§ TASK BRIEF:
Locate every line in the records below that contains the word "pose", and copy each one.
____________
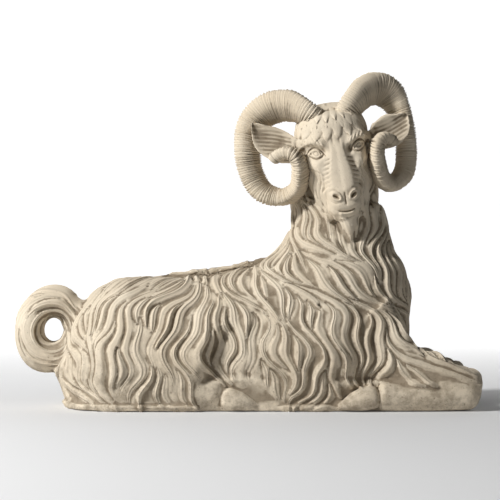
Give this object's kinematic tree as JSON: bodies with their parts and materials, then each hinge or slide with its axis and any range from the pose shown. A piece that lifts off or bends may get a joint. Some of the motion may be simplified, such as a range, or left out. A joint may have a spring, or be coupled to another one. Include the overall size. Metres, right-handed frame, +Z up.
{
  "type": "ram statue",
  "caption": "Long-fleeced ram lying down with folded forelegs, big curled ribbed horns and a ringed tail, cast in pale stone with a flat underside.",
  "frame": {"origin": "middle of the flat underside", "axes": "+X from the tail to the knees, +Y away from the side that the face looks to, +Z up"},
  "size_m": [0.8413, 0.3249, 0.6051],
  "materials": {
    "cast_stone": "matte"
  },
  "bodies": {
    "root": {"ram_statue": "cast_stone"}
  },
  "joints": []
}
____________
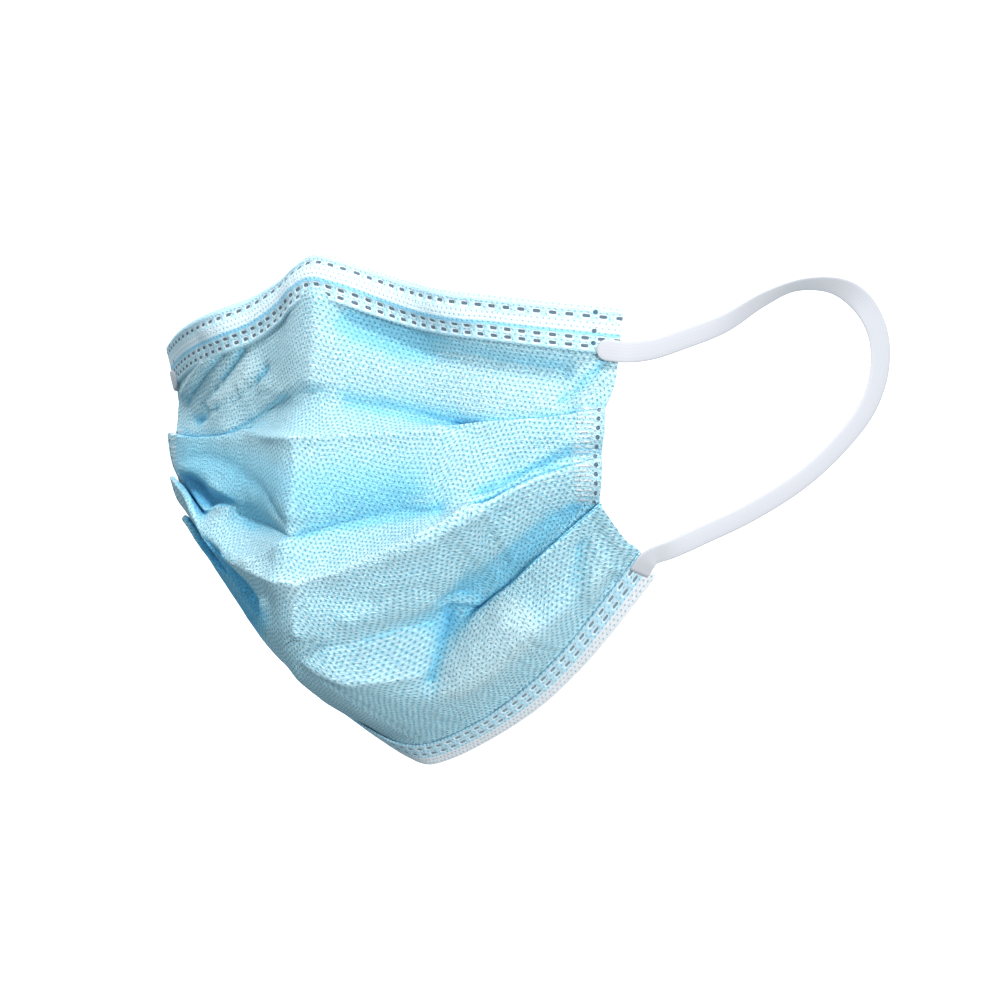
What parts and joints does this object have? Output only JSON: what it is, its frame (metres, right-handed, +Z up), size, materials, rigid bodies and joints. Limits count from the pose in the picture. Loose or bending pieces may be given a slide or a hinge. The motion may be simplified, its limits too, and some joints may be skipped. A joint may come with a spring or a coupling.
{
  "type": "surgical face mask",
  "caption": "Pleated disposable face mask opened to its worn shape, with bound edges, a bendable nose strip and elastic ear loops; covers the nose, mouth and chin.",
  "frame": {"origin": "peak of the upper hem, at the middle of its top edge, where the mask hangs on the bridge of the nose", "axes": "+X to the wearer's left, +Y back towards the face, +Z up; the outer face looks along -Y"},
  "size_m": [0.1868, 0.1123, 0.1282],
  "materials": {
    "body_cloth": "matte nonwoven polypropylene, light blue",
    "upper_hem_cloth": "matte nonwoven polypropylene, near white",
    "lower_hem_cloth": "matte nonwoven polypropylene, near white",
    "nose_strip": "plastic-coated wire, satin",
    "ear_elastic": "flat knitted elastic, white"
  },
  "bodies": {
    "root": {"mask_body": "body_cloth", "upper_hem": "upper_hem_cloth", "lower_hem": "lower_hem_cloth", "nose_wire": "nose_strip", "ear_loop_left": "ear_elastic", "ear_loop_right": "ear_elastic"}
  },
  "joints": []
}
____________
§ RESPONSE:
Give this object's kinematic tree as JSON: bodies with their parts and materials, then each hinge or slide with its axis and any range from the pose shown. A piece that lifts off or bends may get a joint. Some of the motion may be simplified, such as a range, or left out. A joint may have a spring, or be coupled to another one. Include the overall size. Metres, right-handed frame, +Z up.
What parts and joints does this object have? Output only JSON: what it is, its frame (metres, right-handed, +Z up), size, materials, rigid bodies and joints. Limits count from the pose in the picture. Loose or bending pieces may be given a slide or a hinge. The motion may be simplified, its limits too, and some joints may be skipped. A joint may come with a spring or a coupling.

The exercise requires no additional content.